Alternatively in the case of normality, there's a different adjusted statistic $A^{*2}=(1+0.75/n+2.25/n^2)A^2$ (with its own table). To my recollection, details are given in D'Agostino and Stephens (1986) [1], but this result (and more) can be seen in this technical report Stephens (1979); it also has an adjusted statistic for the exponential case (and several other distributions, but not the gamma).
Note that the above-linked report gives an adjustment for the exponential (again with its own table). This page gives one for the Weibull and Gumbel cases.
Is this done an individual distribution basis? For example, will $Γ(α=3,β=10)$ produce a different set of critical values than $Γ(α=2,β=15)$?

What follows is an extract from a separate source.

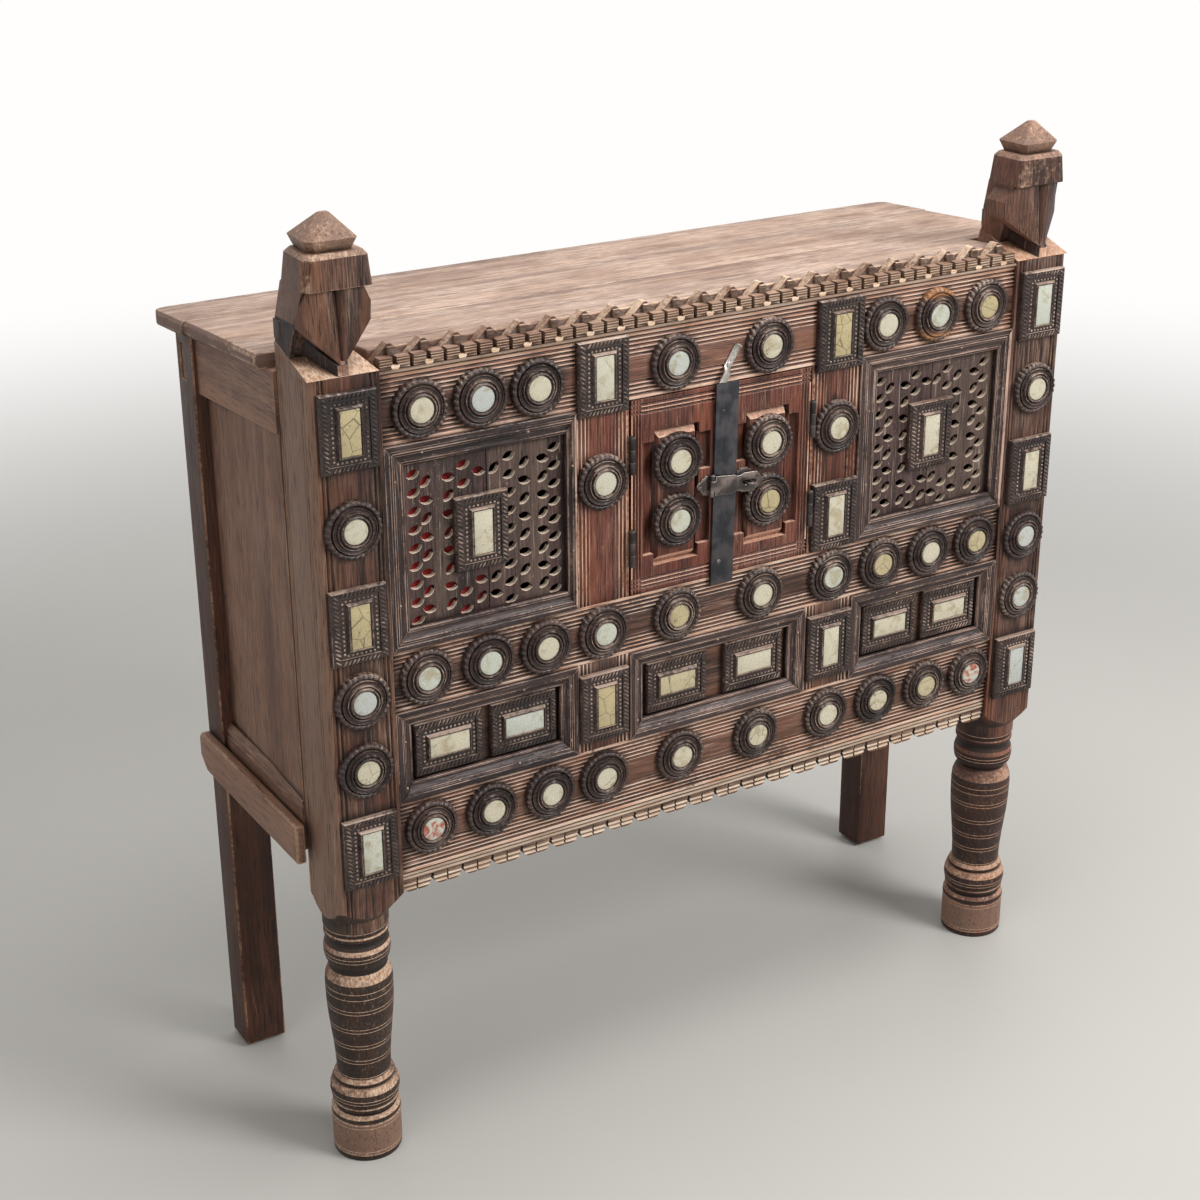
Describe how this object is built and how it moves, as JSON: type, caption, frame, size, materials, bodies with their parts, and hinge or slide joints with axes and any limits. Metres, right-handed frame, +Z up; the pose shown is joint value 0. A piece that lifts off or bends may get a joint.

Certainly in the case of the beta parameter, you only need to adjust for the fact of estimation itself -- the value of the parameter will make no difference (this is because -- depending on the parameterization you intended -- $\beta$ is either a scale parameter or the inverse of a scale parameter). It's not clear that the alpha parameter always has the same property, but I can be reasonably confident that except at small values of $\alpha$ (i.e. except down near 1 and below 1) it won't matter much. If your gamma has a peak that's well to the right of 0 (i.e. $\alpha>>1$), the cube root is an approximately normalizing transform, so different $\alpha$ shouldn't impact the distribution much -- most of the effect will be caused by estimation of alpha rather than the value (this will be the case more generally -- if there's a monotonic transformation which doesn't depend on the parameters that produces a location-scale family, the parameter values themselves won't matter).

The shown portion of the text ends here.